Folha - Há uma mudança de estilo em sua narrativa. O tema político segue sendo essencial, mas há o cômico e o fantástico com maior ênfase. O que você está buscando?
Dorfman -
Eu havia escrito novelas claustrofóbicas, como "Uma Vida em Trânsito" e "Konfidenz", e queria fazer um romance aberto, que mostrasse um pouco melhor como eu sou em minha vida pessoal, mais alegre, expansivo e caoticamente imaginativo. Queria uma novela mais brasileira.

Folha - Por isso o cômico?
Dorfman -
O cômico, o picaresco, queria ir além da ditadura. Queria um personagem que, em vez de ser militante, fosse alguém que não tivesse nenhum interesse em mudar o mundo. E queria submetê-lo ao peso da história.

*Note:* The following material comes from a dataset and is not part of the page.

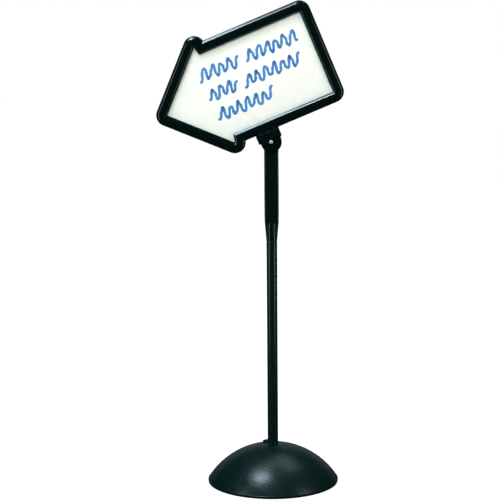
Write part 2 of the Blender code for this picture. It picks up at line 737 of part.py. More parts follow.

Folha - Fale sobre a inspiração picaresca.
Dorfman -
Tomar um personagem que se achasse mais inteligente que os outros me interessava. E que percebesse no fim que o burlado é ele. O pícaro anda pelo mundo tratando de ser mais vivo que os demais. O romance picaresco é a grande novela narrativa do Ocidente porque mostra um ser urbano que, sem ter outros meios além de si mesmo, tenta viver num mundo degradado. No fim, descobre que havia esquecido o principal.

Folha - Mas você sente que está abandonando os temas políticos em busca do fantástico?
Dorfman -
Eu queria fazer algo que tomasse a tradição da fantasia e do exagero latino-americanos e que mostrasse como essa é a forma com que nossa imaginação desafia o Estado, o esquecimento e a morte. Até agora trabalhava com o peso da história e dos mortos. Quero sair um pouco disso.

Folha - Você se cansou de apontar as agruras da ditadura Pinochet?
Dorfman -
Queria que parassem de dizer que Dorfman é apenas o antipinochetista, o que se ocupa dos desaparecidos. Dediquei boa parte da minha vida a temas de direitos humanos na América Latina. Mas é injusto que pensem que não posso ser mais experimental.

Folha - Mas você ainda opina sobre o caso Pinochet.
Dorfman -
Eu tenho de dizer o que penso. É minha responsabilidade histórica. Estou casado com Pinochet, e não é um matrimônio que me agrada. Eu preciso assumir que sua sombra é parte de minha vida. Gostaria que meu país se libertasse da sombra de Pinochet para que eu também pudesse ficar livre dele.